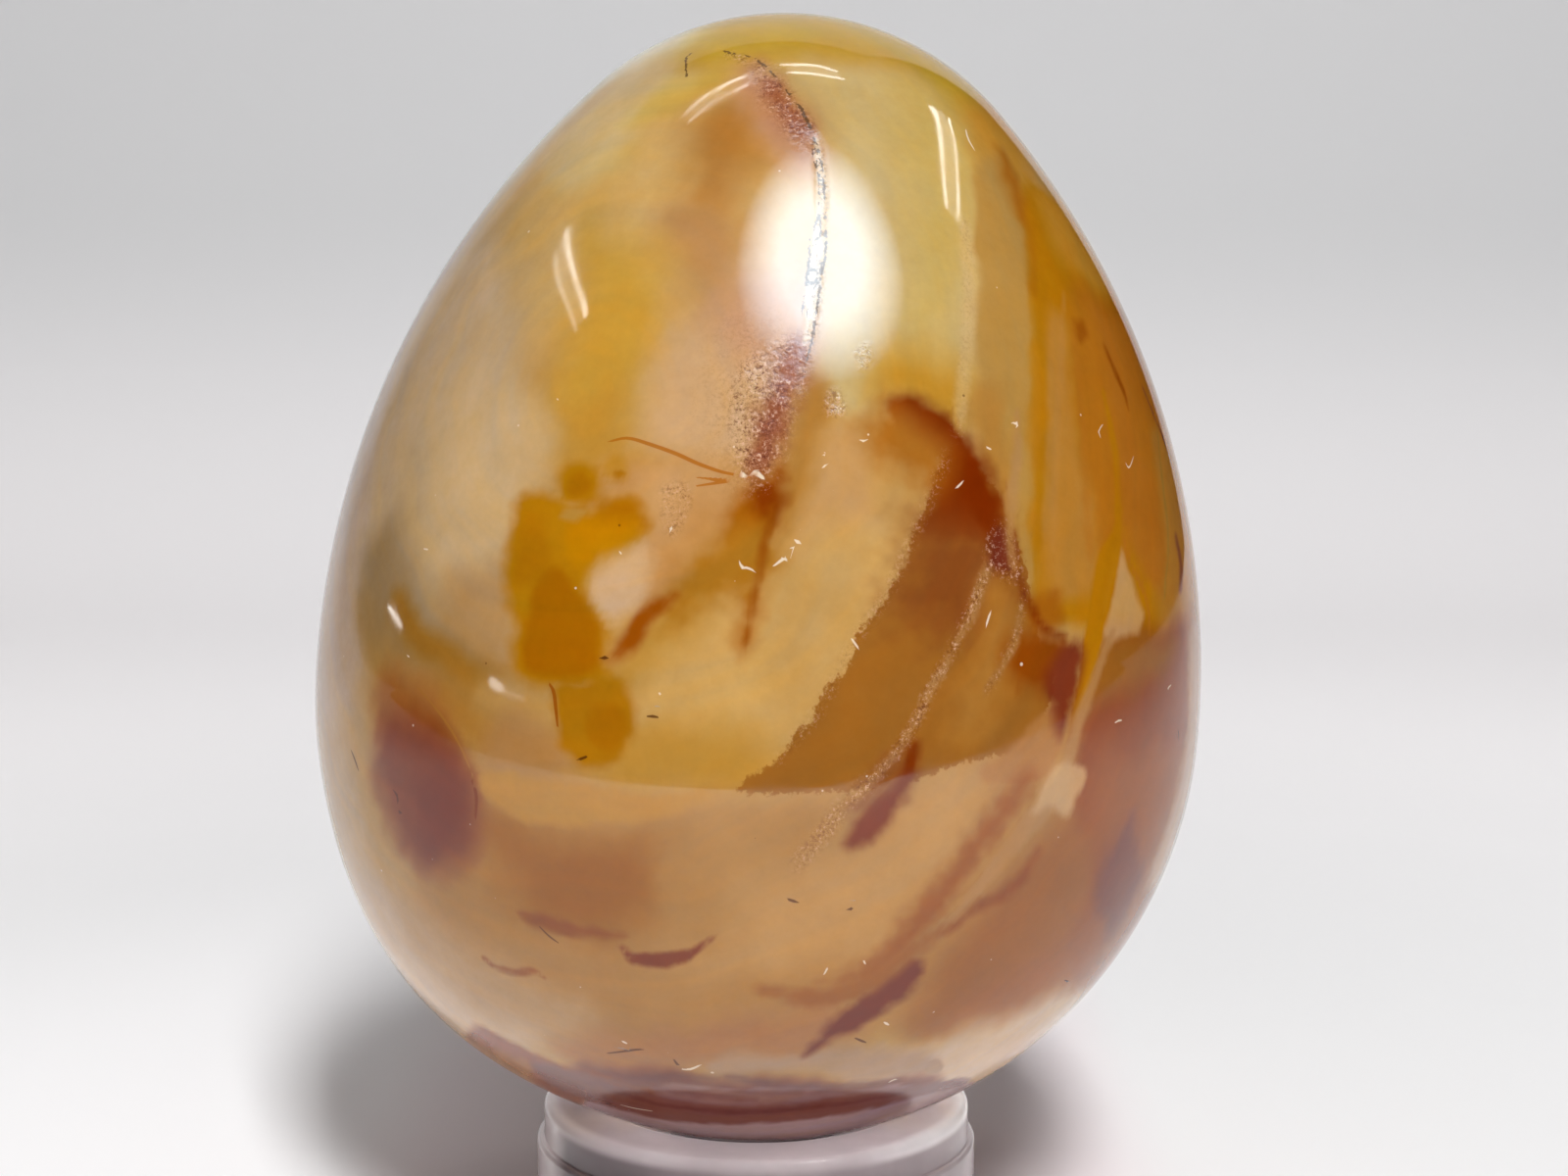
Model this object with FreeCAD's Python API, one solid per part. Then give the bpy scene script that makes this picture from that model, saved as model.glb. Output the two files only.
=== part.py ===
"""A polished stone egg standing in a clear plastic ring, blunt end down.

Millimetres, +Z up. The origin is on the floor, at the centre of the ring's underside.
The egg's blunt half is a hemisphere, so it sits in the ring's conical seat at any small lean.
"""

import FreeCAD
import Part

import math
import os

# Egg
egg_width = 50.0  # across the widest part
egg_height = 63.4  # from the blunt end to the small end
egg_crown_radius = 15.7  # round of the small end
egg_lean_degrees = 3.5  # how far the egg's axis leans towards +X in the ring

# Ring stand
stand_height = 10.0
stand_foot_radius = 12.7  # outside of the thick lower part
stand_collar_radius = 12.3  # outside of the slimmer rim above it
stand_collar_height = 2.2
stand_bore_radius = 7.5
seat_width = 1.5  # of the conical seat, measured outwards from the bore
seat_clearance = 0.1  # gap between the egg and its seat, square to the seat
rim_round = 0.5  # outer edge of the rim
rim_inner_round = 0.25  # where the flat rim turns down into the seat
shoulder_round = 0.2  # outer edge of the step between foot and collar
foot_round = 0.35  # edges that stand on the floor
bore_round = 0.3  # where the seat turns down into the bore

# Sizes that follow from those
egg_radius = egg_width / 2
seat_outer_radius = stand_bore_radius + seat_width
seat_contact_radius = stand_bore_radius + seat_width / 2
seat_angle = math.asin(seat_contact_radius / egg_radius)
seat_contact_height = stand_height - (seat_outer_radius - seat_contact_radius) * math.tan(seat_angle)
seat_inner_height = stand_height - seat_width * math.tan(seat_angle)
blunt_centre_height = seat_contact_height + (egg_radius + seat_clearance) * math.cos(seat_angle)

axis_up = FreeCAD.Vector(0, 0, 1)


def point(radius, height):
    """A point of a turned outline, in the XZ plane."""
    return FreeCAD.Vector(radius, 0, height)


def arc(centre, radius, start, end):
    """An arc about centre, with both angles counted up from the horizontal."""
    places = [
        centre + point(radius * math.cos(angle), radius * math.sin(angle))
        for angle in (start, (start + end) / 2, end)
    ]
    return Part.Arc(*places).toShape()


def rounded_outline(corners):
    """Closed wire through (radius, height, round) corners, each round one a tangent arc."""
    runs = []
    for number, (radius, height, fillet) in enumerate(corners):
        here = point(radius, height)
        before = point(*corners[number - 1][:2])
        after = point(*corners[(number + 1) % len(corners)][:2])
        towards_before = (before - here).normalize()
        towards_after = (after - here).normalize()
        half_angle = towards_before.getAngle(towards_after) / 2
        if fillet == 0:
            runs.append((here, None, here))
            continue
        reach = fillet / math.tan(half_angle)
        inwards = (towards_before + towards_after).normalize()
        middle = here + inwards * (fillet / math.sin(half_angle) - fillet)
        runs.append((here + towards_before * reach, middle, here + towards_after * reach))
    edges = []
    for number, (start, middle, end) in enumerate(runs):
        if middle is not None:
            edges.append(Part.Arc(start, middle, end).toShape())
        edges.append(Part.LineSegment(end, runs[(number + 1) % len(runs)][0]).toShape())
    return Part.Wire(edges)


def turned(wire):
    """The solid that a closed outline sweeps in a full turn about the Z axis."""
    return Part.Face(wire).revolve(FreeCAD.Vector(), axis_up, 360)


def make_stone_egg():
    """Hemisphere below, one flank arc above it and a round crown, all tangent, leaning in the ring."""
    crown_centre_height = egg_height - egg_radius - egg_crown_radius
    flank_radius = (crown_centre_height**2 + egg_radius**2 - egg_crown_radius**2) / (
        2 * (egg_radius - egg_crown_radius)
    )
    flank_centre = point(egg_radius - flank_radius, 0)
    crown_angle = math.atan2(crown_centre_height, flank_radius - egg_radius)
    crown_centre = point(0, crown_centre_height)
    blunt_end = point(0, -egg_radius)
    small_end = point(0, egg_height - egg_radius)
    outline = Part.Wire(
        [
            arc(point(0, 0), egg_radius, -math.pi / 2, 0),
            arc(flank_centre, flank_radius, 0, crown_angle),
            arc(crown_centre, egg_crown_radius, crown_angle, math.pi / 2),
            Part.LineSegment(small_end, blunt_end).toShape(),
        ]
    )
    egg = turned(outline)
    egg.rotate(FreeCAD.Vector(), FreeCAD.Vector(0, 1, 0), egg_lean_degrees)
    egg.translate(axis_up * blunt_centre_height)
    return egg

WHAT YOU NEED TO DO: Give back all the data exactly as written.

ANSWER TO THE PROBLEM:
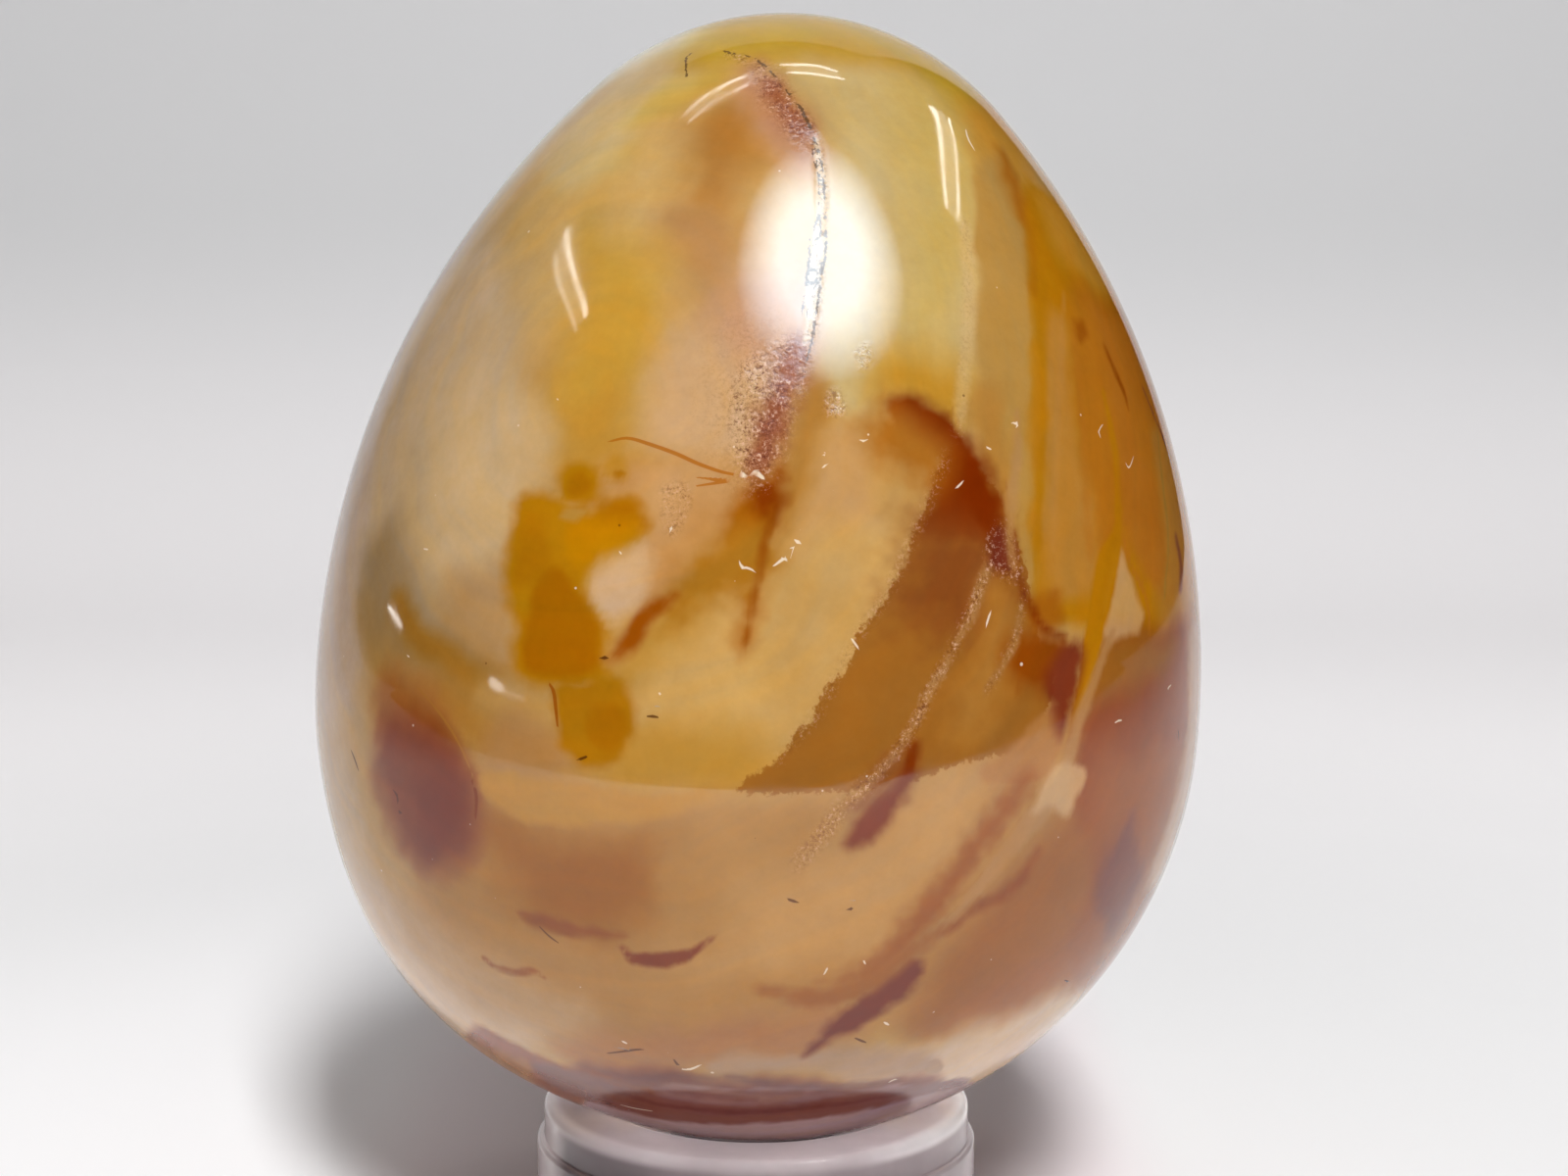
Model this object with FreeCAD's Python API, one solid per part. Then give the bpy scene script that makes this picture from that model, saved as model.glb. Output the two files only.
=== part.py ===
"""A polished stone egg standing in a clear plastic ring, blunt end down.

Millimetres, +Z up. The origin is on the floor, at the centre of the ring's underside.
The egg's blunt half is a hemisphere, so it sits in the ring's conical seat at any small lean.
"""

import FreeCAD
import Part

import math
import os

# Egg
egg_width = 50.0  # across the widest part
egg_height = 63.4  # from the blunt end to the small end
egg_crown_radius = 15.7  # round of the small end
egg_lean_degrees = 3.5  # how far the egg's axis leans towards +X in the ring

# Ring stand
stand_height = 10.0
stand_foot_radius = 12.7  # outside of the thick lower part
stand_collar_radius = 12.3  # outside of the slimmer rim above it
stand_collar_height = 2.2
stand_bore_radius = 7.5
seat_width = 1.5  # of the conical seat, measured outwards from the bore
seat_clearance = 0.1  # gap between the egg and its seat, square to the seat
rim_round = 0.5  # outer edge of the rim
rim_inner_round = 0.25  # where the flat rim turns down into the seat
shoulder_round = 0.2  # outer edge of the step between foot and collar
foot_round = 0.35  # edges that stand on the floor
bore_round = 0.3  # where the seat turns down into the bore

# Sizes that follow from those
egg_radius = egg_width / 2
seat_outer_radius = stand_bore_radius + seat_width
seat_contact_radius = stand_bore_radius + seat_width / 2
seat_angle = math.asin(seat_contact_radius / egg_radius)
seat_contact_height = stand_height - (seat_outer_radius - seat_contact_radius) * math.tan(seat_angle)
seat_inner_height = stand_height - seat_width * math.tan(seat_angle)
blunt_centre_height = seat_contact_height + (egg_radius + seat_clearance) * math.cos(seat_angle)

axis_up = FreeCAD.Vector(0, 0, 1)


def point(radius, height):
    """A point of a turned outline, in the XZ plane."""
    return FreeCAD.Vector(radius, 0, height)


def arc(centre, radius, start, end):
    """An arc about centre, with both angles counted up from the horizontal."""
    places = [
        centre + point(radius * math.cos(angle), radius * math.sin(angle))
        for angle in (start, (start + end) / 2, end)
    ]
    return Part.Arc(*places).toShape()


def rounded_outline(corners):
    """Closed wire through (radius, height, round) corners, each round one a tangent arc."""
    runs = []
    for number, (radius, height, fillet) in enumerate(corners):
        here = point(radius, height)
        before = point(*corners[number - 1][:2])
        after = point(*corners[(number + 1) % len(corners)][:2])
        towards_before = (before - here).normalize()
        towards_after = (after - here).normalize()
        half_angle = towards_before.getAngle(towards_after) / 2
        if fillet == 0:
            runs.append((here, None, here))
            continue
        reach = fillet / math.tan(half_angle)
        inwards = (towards_before + towards_after).normalize()
        middle = here + inwards * (fillet / math.sin(half_angle) - fillet)
        runs.append((here + towards_before * reach, middle, here + towards_after * reach))
    edges = []
    for number, (start, middle, end) in enumerate(runs):
        if middle is not None:
            edges.append(Part.Arc(start, middle, end).toShape())
        edges.append(Part.LineSegment(end, runs[(number + 1) % len(runs)][0]).toShape())
    return Part.Wire(edges)


def turned(wire):
    """The solid that a closed outline sweeps in a full turn about the Z axis."""
    return Part.Face(wire).revolve(FreeCAD.Vector(), axis_up, 360)


def make_stone_egg():
    """Hemisphere below, one flank arc above it and a round crown, all tangent, leaning in the ring."""
    crown_centre_height = egg_height - egg_radius - egg_crown_radius
    flank_radius = (crown_centre_height**2 + egg_radius**2 - egg_crown_radius**2) / (
        2 * (egg_radius - egg_crown_radius)
    )
    flank_centre = point(egg_radius - flank_radius, 0)
    crown_angle = math.atan2(crown_centre_height, flank_radius - egg_radius)
    crown_centre = point(0, crown_centre_height)
    blunt_end = point(0, -egg_radius)
    small_end = point(0, egg_height - egg_radius)
    outline = Part.Wire(
        [
            arc(point(0, 0), egg_radius, -math.pi / 2, 0),
            arc(flank_centre, flank_radius, 0, crown_angle),
            arc(crown_centre, egg_crown_radius, crown_angle, math.pi / 2),
            Part.LineSegment(small_end, blunt_end).toShape(),
        ]
    )
    egg = turned(outline)
    egg.rotate(FreeCAD.Vector(), FreeCAD.Vector(0, 1, 0), egg_lean_degrees)
    egg.translate(axis_up * blunt_centre_height)
    return egg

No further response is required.